Of course, I could have done that with an overhead projector, but I don’t know if we even have one of those anymore....
Anyway, after getting over my bashfulness about bringing it to lab group and seminar, I find it nicely indispensable. It is more friendly to have in meetings than a laptop that you hide behind, though of course it has its limits. Then again, a laptop isn’t as easily handed to a 4-year-old as an iPad is, with nicely intuitive games and puzzles that are actually decent educational material. I wonder if any of our sequence alignment software will get ported to the iPad soon....?

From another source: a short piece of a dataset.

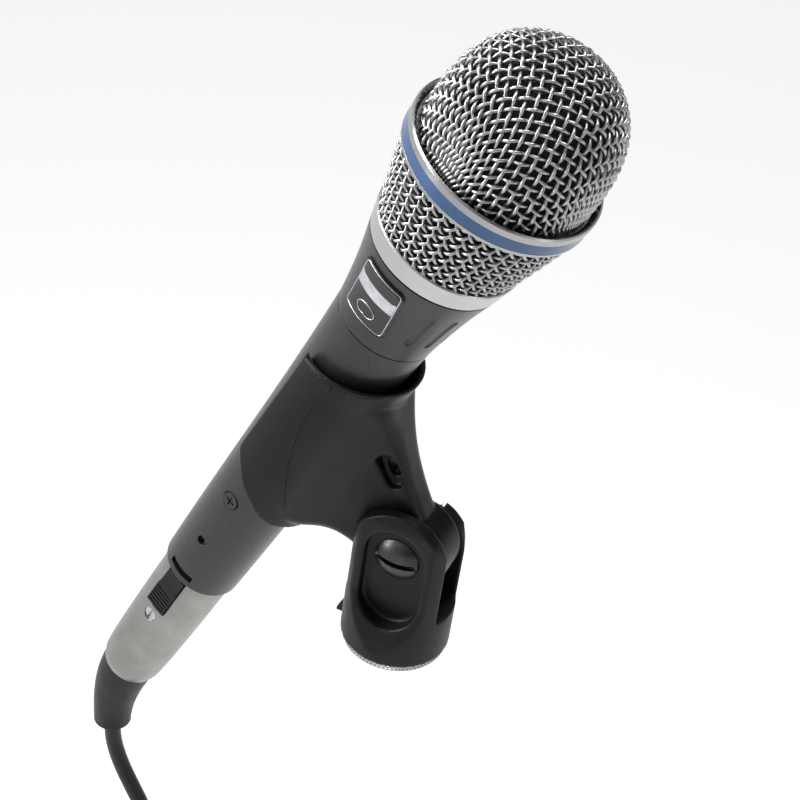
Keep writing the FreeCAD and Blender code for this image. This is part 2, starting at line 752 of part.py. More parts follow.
def make_clip_base():
    outline = box((-15, 15), (-20, 20), (1, 30.6))
    outline = outline.fuse(prism_y([(-15, 26), (15, 26), (14.0, 35.4), (-14.0, 35.4)], -20, 0))
    outline = outline.fuse(along_y(14.0, -20, 0, z=35.4))
    outline = outline.fuse(along_y(13.4, 0, 20, z=30.6))
    round_body = cylinder(BASE_R, 1.0, 50.0)
    front_points = [(-15, 1), (15, 1), (15, 5), (14.2, 9), (12.2, 14.5), (CHEEK_FACE, 21), (CHEEK_FACE, 46.5),
                    (9.4, 51), (-9.4, 51), (-CHEEK_FACE, 46.5), (-CHEEK_FACE, 21), (-12.2, 14.5), (-14.2, 9),
                    (-15, 5)]
    corners = [V(-20, y, z) for y, z in front_points]
    front = Part.Face(Part.makePolygon(corners + corners[:1])).extrude(V(40, 0, 0))
    body = round_body.common(outline).common(front)
    slot = box((-20, 20), (-CHEEK_GAP_HALF, CHEEK_GAP_HALF), (SLOT_FLOOR, 60))
    body = body.cut(slot)
    for sign in (-1, 1):
        low = min(sign * RECESS_FLOOR, sign * 20)
        recess = along_y(RECESS_R, low, low + 12, z=RECESS_LOW)
        recess = recess.fuse(along_y(RECESS_R, low, low + 12, z=RECESS_HIGH))
        recess = recess.fuse(box((-RECESS_R, RECESS_R), (low, low + 12), (RECESS_LOW, RECESS_HIGH)))
        body = body.cut(recess)
    body = body.cut(along_y(SHANK_R + 0.1, -20, 20, z=PIVOT_HEIGHT))
    body = body.cut(cylinder(INSERT_BODY_R + 0.04, -1, INSERT_TOP + 0.04))
    body = body.cut(cylinder(BASE_R + 1, -1, INSERT_FLANGE))
    nub_side = [(-14.0, INSERT_FLANGE), (-17.2, INSERT_FLANGE), (-17.2, 3.0), (-14.6, 8.0), (-14.0, 8.0)]
    nub = prism_y(nub_side, -1.6, 1.6)
    return body.fuse(nub).removeSplitter()


def make_thread_insert():
    flange = cylinder(INSERT_FLANGE_R, 0.0, INSERT_FLANGE)
    body = flange.fuse(cylinder(INSERT_BODY_R, 0, INSERT_TOP)).cut(cylinder(THREAD_R, -1, INSERT_TOP + 1))
    return body.removeSplitter()


def make_pivot_screw():
    dome = Part.makeSphere(9.6, V(0, -1.05, PIVOT_HEIGHT))
    head = dome.common(along_y(SCREW_HEAD_R, -12, -RECESS_FLOOR - 0.05, z=PIVOT_HEIGHT))
    shank = along_y(SHANK_R, -RECESS_FLOOR - 0.05, 11.6, z=PIVOT_HEIGHT)
    slot = box((-8, 8), (-12, -8.5), (-0.8, 0.8))
    slot.translate(V(0, 0, PIVOT_HEIGHT))
    return head.fuse(shank).cut(slot).removeSplitter()


def make_pivot_nut():
    corners = []
    for step in range(6):
        angle = math.pi / 3 * step
        corners.append(V(5.8 * math.cos(angle), RECESS_FLOOR + 0.05, PIVOT_HEIGHT + 5.8 * math.sin(angle)))
    nut = Part.Face(Part.makePolygon(corners + corners[:1])).extrude(V(0, 2.9, 0))
    return nut.cut(along_y(SHANK_R, 0, 20, z=PIVOT_HEIGHT))


def make_friction_washers():
    washers = []
    for low in (-CHEEK_GAP_HALF + 0.02, BOSS_HALF + 0.15):
        ring = along_y(9.5, low, low + 0.72, z=PIVOT_HEIGHT)
        washers.append(ring.cut(along_y(SHANK_R + 0.05, -20, 20, z=PIVOT_HEIGHT)))
    return Part.makeCompound(washers)


MIC_PARTS = {
    "handle_shell": make_handle_shell,
    "head_housing": make_head_housing,
    "badge_plate": make_badge_plate,
    "badge_field": make_badge_field,
    "handle_screw": make_handle_screw,
    "clamp_screw": make_clamp_screw,
    "grille_collar": make_grille_collar,
    "lower_grille": make_lower_grille,
    "band_lip": make_band_lip,
    "blue_band": make_band,
    "dome_rim": make_dome_rim,
    "dome_grille": make_dome_grille,
    "foam_liner": make_foam_liner,
    "capsule_housing": make_capsule_housing,
    "capsule_grid": make_capsule_grid,
    "diaphragm": make_diaphragm,
    "diaphragm_ring": make_diaphragm_ring,
    "backplate": make_backplate,
    "backplate_insulator": make_backplate_insulator,
    "shock_mount": make_shock_mount,
    "capsule_carrier": make_capsule_carrier,
    "carrier_ring": make_carrier_ring,
    "capsule_leads": make_capsule_leads,
    "preamp_board": make_preamp_board,
    "transistors": make_transistors,
    "capacitors": make_capacitors,
    "board_chips": make_board_chips,
    "board_leads": make_board_leads,
    "socket_insert": make_socket_insert,
    "contact_pins": make_contact_pins,
    "plug_shell": make_plug_shell,
    "plug_insulator": make_plug_insulator,
    "plug_sockets": make_plug_sockets,
    "plug_latch": make_plug_latch,
    "latch_pin": make_latch_pin,
    "latch_spring": make_latch_spring,
    "plug_screw": make_plug_screw,
    "cable_clamp": make_cable_clamp,
    "cable_core": make_cable_core,
}
ROW_PARTS = {
    "strain_boot": make_strain_boot,
    "cable": lambda: cord_tube(cable_route()),
    "cable_coil": make_cable_coil,
    "cable_tail": lambda: cord_tube(tail_route()),
    "cable_tie": make_cable_tie,
    "clip_base": make_clip_base,
    "thread_insert": make_thread_insert,
    "pivot_screw": make_pivot_screw,
    "pivot_nut": make_pivot_nut,
    "friction_washers": make_friction_washers,
    "clip_cradle": lambda: in_clip(make_clip_cradle()),
}
FAR_PARTS = {
    "far_boot": make_far_boot,
    "far_shell": make_far_shell,
    "far_insulator": make_far_insulator,
    "far_pins": make_far_pins,
    "far_screw": make_far_screw,
}


def main():
    os.makedirs("parts", exist_ok=True)
    shapes = {name: in_mic(make()) for name, make in MIC_PARTS.items()}
    shapes.update({name: far_frame(make()) for name, make in FAR_PARTS.items()})
    shapes.update({name: make() for name, make in ROW_PARTS.items()})
    for name, shape in shapes.items():
        print(name, "valid", shape.isValid(), "solids", len(shape.Solids), "volume %.1f" % shape.Volume)
        shape.exportStep("parts/%s.step" % name)


main()
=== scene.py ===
"""Looks of the handheld vocal microphone in its stand clip. Metres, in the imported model's row frame.

mm numbers are the part's own dimensions; MIC and CLIP carry a point of the microphone's and the clip's own
frames (z along the microphone from the handle's cable end, -y towards the badge) to the row frame.
"""
import math

import bpy
from mathutils import Matrix, Vector
from mathutils.bvhtree import BVHTree


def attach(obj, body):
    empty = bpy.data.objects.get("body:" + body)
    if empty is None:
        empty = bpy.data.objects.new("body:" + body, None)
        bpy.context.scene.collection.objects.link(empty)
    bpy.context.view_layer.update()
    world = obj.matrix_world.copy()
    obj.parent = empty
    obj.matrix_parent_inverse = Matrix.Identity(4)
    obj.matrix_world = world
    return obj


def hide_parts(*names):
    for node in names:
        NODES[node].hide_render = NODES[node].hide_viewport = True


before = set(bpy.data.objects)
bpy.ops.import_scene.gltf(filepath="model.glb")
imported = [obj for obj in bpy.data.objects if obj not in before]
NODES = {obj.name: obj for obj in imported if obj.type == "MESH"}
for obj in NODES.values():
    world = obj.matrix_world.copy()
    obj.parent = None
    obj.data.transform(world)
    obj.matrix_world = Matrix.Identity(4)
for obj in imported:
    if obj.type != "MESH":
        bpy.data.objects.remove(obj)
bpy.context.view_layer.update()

MM = 0.001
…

Despite my profligate spending in other regards, there are some things around the lab that I’m extremely tight about. One piece of equipment I’ve always hated has been the gel documentation system. It is ridiculous how much UVP and others charge for what is basically a camera hovering over a UV transilluminator. The system I purchased when I started my lab worked OK; all we did was take pics, adjust them a bit with the software on an old Dell, and print to the laser printer if we needed. But, I grumbled about printing out each gel - why do we need all those pictures? In our line of work, we essentially only need this documentation to figure out which reactions worked (a check mark in your lab book does as well) or to put in a presentation (you would only put a photo of an agarose gel in your talk if you have nothing else interesting to say, I’m guessing). So, we phased out printing. And then the camera stopped working about a year ago, and the amount of effort it takes to find a camera that fits all the input/output requirements, and the cost of cameras that do (generally only higher-end cameras have the proper I/O, accept a UV filter, etc.), kept me frustrated. So the gel doc has remained broken, but we have come to the point where everybody working in the lab generally has a pretty good camera phone that can email images - ta da! The new gel doc era is born....now I’m wondering if there is an App for this....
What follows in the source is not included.